London

View of “Mira Schendel,” 2013–14.

View of “Mira Schendel,” 2013–14.

Mira Schendel

View of “Mira Schendel,” 2013–14.

Brazilian artist Mira Schendel visited the UK only once during her lifetime, on the occasion of an exhibition of her work in London in 1966. She found the city surprisingly receptive to her artistic practice, contrasting the buzzing opening reception to the silence that had greeted another of her shows in Rio earlier that year. But although Schendel felt her early work had a “more resounding effect in England than in Rio de Janeiro,” her work has been most extensively shown and discussed within Brazil. Curated by Tanya Barson and Taisa Palhares, this exhibition was the largest international retrospective of her work to date, beginning in London before traveling to Porto, Portugal, and São Paulo. In addition to her celebrated works of the mid- to late 1960s, the curators privileged her early paintings, which are not well known.

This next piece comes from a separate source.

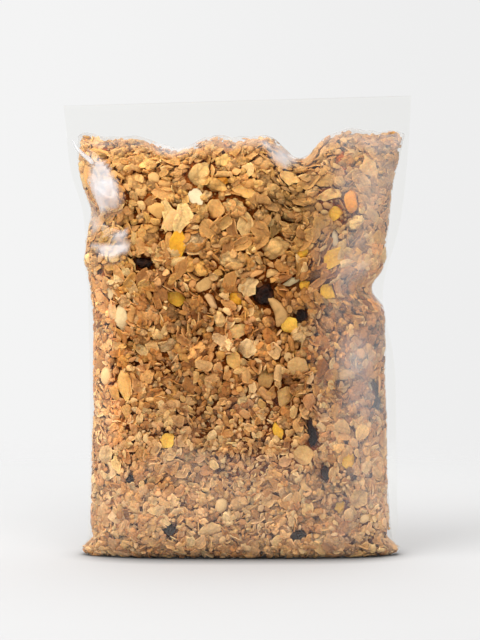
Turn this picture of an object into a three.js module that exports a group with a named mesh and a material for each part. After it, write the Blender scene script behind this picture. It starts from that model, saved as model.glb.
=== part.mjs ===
// A clear film pouch packed tight with granola, standing on its filled base.
// The film lies close over the granola, so the filled part is one solid whose surface carries the mounds
// of the flakes and clusters behind it. The empty film, pressed flat, is a second solid: a header above
// the granola and a narrow margin down each side.
// Millimetres, +Z up, front towards -Y. The origin is the middle of the base, on the ground.
import * as THREE from "three";
import { ImprovedNoise } from "three/addons/math/ImprovedNoise.js";

// ---- Driving dimensions ----
const FILL_HEIGHT = 207; // ground to the top of the granola
const HEADER_LEFT = 225; // ground to the film's top edge, at its left and right corners
const HEADER_RIGHT = 230;
const DEPTH = 54; // front to back, where the filled pouch is thickest
const BASE_DEPTH = 34; // front to back of the flat that it stands on
const FILM_PLY = 0.6; // both layers of the empty film together, stiffened so that they stand
const GAP = 0.7; // between the filled part and the empty film

const WAIST_HALF = 73; // half width of the granola at its waist
const EAR_REACH = 5.5; // how far the bottom corners stick out
const EAR_LEVEL = 2.5; // height of their tips
const FIN_FOOT = 9; // the side margins start above the ears

const FLAKE = 8.5; // middle size of a flake or small cluster
const FLAKE_COUNT = 1200;
const SCATTER = 0.03; // how far the flakes stray from an even spread
const MOUND_LOW = 0.3; // how far the mounds stand out of the hollows between them
const MOUND_HIGH = 1.9;
const DENT = 0.9; // slow unevenness of the packed surface, over about DENT_SPAN
const DENT_SPAN = 30;

const BLUNT_X = 0.7; // how full the pouch is in plan: 1 is an ellipse, less is nearer to a box
const BLUNT_Y = 0.76;
const SEAM_CALM = 8; // the relief fades out within this distance of the side seams
const THIN = 14; // and where the pouch's half depth is less than this

const MESH_STEP = 4; // spacing of the filled part's points
const UPRIGHT = 34; // steps up each margin of the empty film, along the header and from its inner edge out
const LEVEL = 46;
const COLUMNS = 3;
const CORNER = 3; // the margins end this far below the granola's top, where the header takes over

// ---- Helpers ----
const FINE = 720; // steps in which a curve is measured
const roughness = new ImprovedNoise();
const gauss = (value, at, reach) => Math.exp(-(((value - at) / reach) ** 2));
const signedPower = (value, power) => Math.sign(value) * Math.abs(value) ** power;
const blend = (low, high, share) => low + (high - low) * share;

// Repeatable random numbers in 0..1.
function randomFrom(seed) {
  let state = seed;
  return () => {
    state = (state * 1664525 + 1013904223) % 4294967296;
    return state / 4294967296;
  };
}

// ---- Outline seen from the front ----
// Each edge is a slow curve with the pinches and bulges where the film is gathered.
function fillRight(z) {
  const slow = WAIST_HALF + 0.8 + 4.2 * ((z - 100) / 100) ** 2;
  return slow - 7.5 * gauss(z, 134, 8) - 1.5 * gauss(z, 150, 10) + 2.5 * gauss(z, 200, 12);
}

function fillLeft(z) {
  const slow = -WAIST_HALF + 0.4 - 2.6 * ((z - 90) / 90) ** 2;
  return slow - 2.2 * gauss(z, 148, 12) + 1.8 * gauss(z, 173, 6) - 3.2 * gauss(z, 194, 13);
}

function filmRight(z) {
  return Math.min(79.6 + 5.5 * ((z - 75) / 130) ** 2, 86.25) - 8 * gauss(z, 132, 26);
}

function filmLeft(z) {
  return -74 - 1.9 * ((z - 80) / 80) ** 2 - 6 / (1 + Math.exp((183 - z) / 5));
}

// The film's top edge and the height that the granola reaches below it.
const filmTop = (x) => blend(HEADER_LEFT, HEADER_RIGHT, (x + 86) / 172);
const fillDip = (x) => 5.5 * gauss(x, -31, 12) + 10.5 * gauss(x, 31, 11) - 3 * gauss(x, 62, 16);

// ---- Front to back ----
// Half the depth at a height: the foot draws in to the flat base, and the shoulder closes to the header.
function halfDepth(z) {
  const foot = 1 - (1 - BASE_DEPTH / DEPTH) * Math.exp(-z / 9) - 0.09 * Math.exp(-z / 45);
  const belly = 1 - 0.12 * Math.max(0, (z - 75) / FILL_HEIGHT);
  const shoulder = Math.max(0, (z - 150) / (FILL_HEIGHT + 0.4 - 150));
  return (DEPTH / 2) * foot * belly * (1 - shoulder ** 3.2) ** 0.55;
}

// Folds pressed into the film: a valley from one point to another on the front or back face, as x and z.
const CREASES = [
  { side: -1, from: [-80, 204], to: [-63, 174], width: 3.2, depth: 3 },
  { side: -1, from: [-73, 173], to: [-52, 158], width: 3, depth: 1.8 },
  { side: -1, from: [68, 134], to: [50, 141], width: 4, depth: 2 },
  { side: 1, from: [68, 134], to: [46, 128], width: 4, depth: 2.4 },
  { side: 1, from: [-73, 172], to: [-48, 180], width: 4, depth: 2.2 },
  { side: 1, from: [-30, 203], to: [-38, 178], width: 4, depth: 2 },
];

function creaseDepth(x, side, z) {
  return CREASES.filter((crease) => crease.side === side).reduce((deepest, crease) => {
    const start = new THREE.Vector2(...crease.from);
    const along = new THREE.Vector2(...crease.to).sub(start);
    const offset = new THREE.Vector2(x, z).sub(start);
    const share = THREE.MathUtils.clamp(offset.dot(along) / along.lengthSq(), 0, 1);
    const away = offset.sub(along.multiplyScalar(share)).length();
    const fade = 1 - share ** 3;
    return Math.max(deepest, crease.depth * fade * gauss(away, 0, crease.width));
  }, 0);
}

// ---- Filled part ----
// One level's outline before relief, as evenly spaced points: a rounded pillow section with an ear at each
// end near the ground.
function sectionPoint(z, angle) {
  const left = fillLeft(z);
  const right = fillRight(z);
  const c = Math.cos(angle);
  const s = Math.sin(angle);
  const ear = EAR_REACH * gauss(z, EAR_LEVEL, 3.6) * Math.abs(c) ** 14;
  const draw = 1 - 0.035 * Math.exp(-z / 5);
  const x = (left + right) / 2 + ((right - left) / 2) * draw * signedPower(c, BLUNT_X) + Math.sign(c) * ear;
  const side = s < 0 ? -1 : 1;
  const depth = halfDepth(z) * Math.abs(s) ** BLUNT_Y;
  return new THREE.Vector2(x, side * Math.max(0, depth - creaseDepth(x, side, z)));
}

function evenSection(z, count, shift) {
  const fine = Array.from({ length: FINE + 1 }, (_, i) => sectionPoint(z, (i / FINE) * 2 * Math.PI));
  const run = [0];
  for (let i = 1; i < fine.length; i++) run.push(run[i - 1] + fine[i].distanceTo(fine[i - 1]));
  const total = run[run.length - 1];
  let at = 0;
  return Array.from({ length: count }, (_, i) => {
    const target = ((i + shift) / count) * total;
    while (run[at + 1] < target) at++;
    return fine[at].clone().lerp(fine[at + 1], (target - run[at]) / (run[at + 1] - run[at]));
  });
}

// Levels spaced evenly along the middle of the front, from the base edge to the ridge at the top.
function levels() {
  const fine = Array.from({ length: FINE + 1 }, (_, i) => (i / FINE) * FILL_HEIGHT);
  const run = [0];
  for (let i = 1; i < fine.length; i++) {
    run.push(run[i - 1] + Math.hypot(fine[i] - fine[i - 1], halfDepth(fine[i]) - halfDepth(fine[i - 1])));
  }
  const count = Math.round(run[run.length - 1] / MESH_STEP);
  return Array.from({ length: count + 1 }, (_, i) => {
    const target = (i / count) * run[run.length - 1];
    return fine[Math.max(0, run.findIndex((length) => length >= target))] ?? FILL_HEIGHT;
  });
}

// Sinks the ridge where the granola lies lower, and leaves the rest as it is.
const settle = (x, z) => z - fillDip(x) * (z / FILL_HEIGHT) ** 9;

// The mounds: one for each flake or cluster against the film, spread by the golden ratio with some scatter.
function mounds() {
  const random = randomFrom(11);
  const golden = (Math.sqrt(5) - 1) / 2;
  return Array.from({ length: FLAKE_COUNT }, (_, i) => {
    const z = blend(1, FILL_HEIGHT - 2, (i + random()) / FLAKE_COUNT);
    const [flat] = evenSection(z, 1, (i * golden + SCATTER * random()) % 1);
    return {
      centre: new THREE.Vector3(flat.x, flat.y, settle(flat.x, z)),
      reach: FLAKE * blend(0.45, 0.95, random() ** 1.5),
      height: blend(MOUND_LOW, MOUND_HIGH, random()),
    };
  });
}

// How far the highest mound over a point stands out there.
function raisedBy(lumps, point) {
  return lumps.reduce((highest, lump) => {
    const away = point.distanceTo(lump.centre) / lump.reach;
    return away < 1 ? Math.max(highest, lump.height * Math.sqrt(1 - away * away)) : highest;
  }, 0);
}

// One level of the surface: its outline, drawn in wherever no mound stands out.
function skinRing(z, count, shift, lumps) {
  return evenSection(z, count, shift).map((flat, i, section) => {
    const point = new THREE.Vector3(flat.x, flat.y, settle(flat.x, z));
    const slow = roughness.noise(point.x / DENT_SPAN, point.y / DENT_SPAN, point.z / DENT_SPAN);
    const sunk = MOUND_HIGH - raisedBy(lumps, point) + DENT * (0.5 + slow);
    const room = Math.min(1, halfDepth(z) / THIN) * Math.min(1, Math.abs(flat.y) / SEAM_CALM);
    const along = section[(i + 1) % count].clone().sub(section[(i + count - 1) % count]).normalize();
    point.x -= along.y * sunk * room;
    point.y += along.x * sunk * room;
    return point;
  });
}

function filledPart() {
  const heights = levels();
  const rows = heights.length;
  const across = Math.round((2 * (2 * WAIST_HALF + DEPTH * 0.6)) / MESH_STEP);
  const lumps = mounds();
  const points = heights.flatMap((z, row) => skinRing(z, across, (row % 2) / 2, lumps));
  const base = points.push(new THREE.Vector3(0, 0, 0)) - 1;
  const at = (row, i) => row * across + (i % across);
  const faces = [];
  for (let row = 0; row < rows - 1; row++) {
    for (let i = 0; i < across; i++) {
      // Every other level is shifted by half a step, so the diagonal of the split changes with it.
      const low = row % 2 ? at(row + 1, i + 1) : at(row + 1, i);
      const high = row % 2 ? at(row, i) : at(row, i + 1);
      faces.push(at(row, i), at(row, i + 1), low);
      faces.push(high, at(row + 1, i + 1), at(row + 1, i));
    }
  }
  for (let i = 0; i < across; i++) faces.push(base, at(0, i + 1), at(0, i));
  // The top level is a narrow loop, closed by a zip between its front and back.
  for (let i = 0; i < across / 2 - 1; i++) {
    const opposite = across - 1 - i;
    faces.push(at(rows - 1, i), at(rows - 1, i + 1), at(rows - 1, opposite));
    if (i + 1 < opposite - 1) {
      faces.push(at(rows - 1, i + 1), at(rows - 1, opposite - 1), at(rows - 1, opposite));
    }
  }
  return closedGeometry(points, faces);
}

function closedGeometry(points, faces) {
  const geometry = new THREE.BufferGeometry().setFromPoints(points);
  geometry.setIndex(faces);
  geometry.computeVertexNormals();
  return geometry;
}

// ---- Empty film ----
// A ribbon from the foot of the left margin, up, across the header and down the right margin. Each station
// has an inner point, along the granola, and an outer point, on the film's edge.
function stations() {
  const heights = Array.from({ length: UPRIGHT + 1 }, (_, i) =>
    blend(FIN_FOOT, FILL_HEIGHT - CORNER, i / UPRIGHT),
  );
  const left = heights.map((z) => ({ inner: [fillLeft(z) - GAP, z], outer: [filmLeft(z), z] }));
  const right = heights.map((z) => ({ inner: [fillRight(z) + GAP, z], outer: [filmRight(z), z] }));
  const header = Array.from({ length: LEVEL + 1 }, (_, i) => {
    const share = i / LEVEL;
    const x = blend(fillLeft(FILL_HEIGHT) - GAP, fillRight(FILL_HEIGHT) + GAP, share);
    const edge = blend(filmLeft(HEADER_LEFT), filmRight(HEADER_RIGHT), share);
    return { inner: [x, settle(x, FILL_HEIGHT) + GAP], outer: [edge, filmTop(edge)] };
  });
  return [...left, ...header, ...right.reverse()];
}

// The free film waves a little, more towards its top edge.
function filmWave(x, z) {
  const free = THREE.MathUtils.smoothstep(z, FILL_HEIGHT - 6, HEADER_RIGHT);
  return free * (1.3 * Math.sin(x / 19 + 0.6) + 0.7 * Math.sin(x / 8.5));
}

function emptyFilm() {
  const line = stations();
  const points = [];
  for (const side of [-1, 1]) {
    for (const { inner, outer } of line) {
      for (let c = 0; c <= COLUMNS; c++) {
        const x = blend(inner[0], outer[0], c / COLUMNS);
        const z = blend(inner[1], outer[1], c / COLUMNS);
        points.push(new THREE.Vector3(x, filmWave(x, z) + (side * FILM_PLY) / 2, z));
      }
    }
  }
  const wide = COLUMNS + 1;
  const back = line.length * wide;
  const faces = [];
  const quad = (a, b, c, d) => faces.push(a, c, b, a, d, c);
  for (let k = 0; k < line.length - 1; k++) {
    const here = k * wide;
    const next = here + wide;
    for (let c = 0; c < COLUMNS; c++) {
      quad(here + c, here + c + 1, next + c + 1, next + c);
      quad(back + here + c, back + next + c, back + next + c + 1, back + here + c + 1);
    }
    quad(here, next, back + next, back + here);
    quad(here + COLUMNS, back + here + COLUMNS, back + next + COLUMNS, next + COLUMNS);
  }
  for (let c = 0; c < COLUMNS; c++) {
    const last = (line.length - 1) * wide + c;
    quad(c, back + c, back + c + 1, c + 1);
    quad(last, last + 1, back + last + 1, back + last);
  }
  return closedGeometry(points, faces);
}

// ---- Materials and assembly ----
const granolaFinish = new THREE.MeshStandardMaterial({ color: 0xb9884f, roughness: 0.55, metalness: 0 });
const filmFinish = new THREE.MeshStandardMaterial({
  color: 0xf1f2ee,
  roughness: 0.08,
  metalness: 0,
  transparent: true,
  opacity: 0.3,
});

const granola = new THREE.Mesh(filledPart(), granolaFinish);
granola.name = "granola";
const film = new THREE.Mesh(emptyFilm(), filmFinish);
film.name = "film";

const pouch = new THREE.Group();
pouch.add(granola, film);
export default pouch;
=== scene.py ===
"""A clear film pouch of granola that stands on its filled base: real pieces and film around the CAD frame."""
import math

import bmesh
import bpy
import numpy as np
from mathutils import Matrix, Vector


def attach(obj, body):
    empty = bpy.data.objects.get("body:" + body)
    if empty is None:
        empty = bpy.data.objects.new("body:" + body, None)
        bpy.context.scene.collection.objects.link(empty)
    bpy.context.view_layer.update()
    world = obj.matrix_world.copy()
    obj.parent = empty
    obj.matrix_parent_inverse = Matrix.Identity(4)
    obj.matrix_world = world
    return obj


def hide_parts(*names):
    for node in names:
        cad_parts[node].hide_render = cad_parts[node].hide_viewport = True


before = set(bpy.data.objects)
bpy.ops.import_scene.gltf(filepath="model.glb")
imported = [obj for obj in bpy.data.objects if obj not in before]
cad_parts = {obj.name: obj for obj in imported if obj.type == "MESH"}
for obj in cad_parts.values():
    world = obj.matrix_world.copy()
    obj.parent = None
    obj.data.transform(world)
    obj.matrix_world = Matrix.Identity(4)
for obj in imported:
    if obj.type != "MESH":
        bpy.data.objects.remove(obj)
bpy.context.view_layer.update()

MM = 0.001

# ---- Driving dimensions, in millimetres, the same as the solids' ----
FILL_HEIGHT = 207
HEADER_LEFT = 225
HEADER_RIGHT = 230
DEPTH = 54
BASE_DEPTH = 34
WAIST_HALF = 73
EAR_REACH = 5.5
EAR_LEVEL = 2.5
FIN_FOOT = 9
BLUNT_X = 0.7
BLUNT_Y = 0.76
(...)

The exhibition began with the still lifes the Swiss-born Schendel produced after settling in São Paulo in 1953. The subdued palette and softly modeled forms of these paintings owe much to Giorgio Morandi, while the skewed geometries of the untitled tempera works that she turned to next chimed nicely with the Paul Klee show on view concurrently at Tate Modern. Only in the ’60s did Schendel’s distinctive voice emerge, in the arresting series of abstractions that were shown in the third room at Tate Modern. The striking, elemental forms and insistent materiality of these paintings mark her contribution to Concrete art while manifesting a concern with ontological and phenomenological questions prompted by her engagement with Heideggerian philosophy.

In the “Monotipias” (Monotypes), 1964–74, delicate leaves of rice paper were laid over oiled glass and scratched with a point or fingernail, causing the oil to adhere to the paper. In a breathtaking room at Tate Modern, some thirty-four of these works were shown pressed between acrylic sheets and suspended parallel to the wall, casting shadowy lines and forms upon its surface. Inscribed on the rice paper were quavering drawings, cryptic diagrams, and itinerant handwriting that drifted restlessly between languages and styles. Emphatically graphic, these works exploit the proximity of drawing and writing, prefiguring the “Objetos gráficos” (Graphic Objects) Schendel exhibited at the Venice Biennale in 1968, an installation reprised in the seventh room of the exhibition. Here, handwritten and transferred letters, abstract marks, and mathematical notations were applied to both sides of large rice-paper squares, which were sandwiched between acrylic sheets and hung in the center of the room. The paper appeared to dissolve as the light shone through it, freeing the inscriptions to dart and swarm like so many “alphabees,” as the poet Haroldo de Campos evocatively called them.

While the “Monotipias” and “Objetos gráficos” allow drawn lines and textual fragments to be viewed in the round, Schendel’s sculptural works treat paper itself as a dynamic, motile material. In the “Droguinhas” (Little Nothings), ca. 1965–66, rice paper is twisted and knotted into intestinal coils suspended from the ceiling, while the “Trenzinhos” (Little Trains), ca. 1965, feature sheets of the same material hung from a line, fluttering with the slightest movement. “Cadernos” (Notebooks), 1971, are also made of translucent paper, which allows figures to drift and coalesce in the limpid depths of their stratified pages.

Schendel’s work of the 1980s feels more monumental, but—paradoxically—less significant than her earlier output. Her paintings in gold leaf and tempera on wood echo the formal elegance of her early work, but their very resolution and permanence makes them seem less volatile than those thrilling experiments. In the “Sarrafos” (Battens), 1986–87, with which the show concluded, beams of wood painted black jut forcefully from large white panels into three-dimensional space. But despite the aggressive power of these works, the real impact of the show lay in subtler effects, such as the diaphaneity of rice paper, or the charged scrape of Schendel’s fingernail across its delicate surface.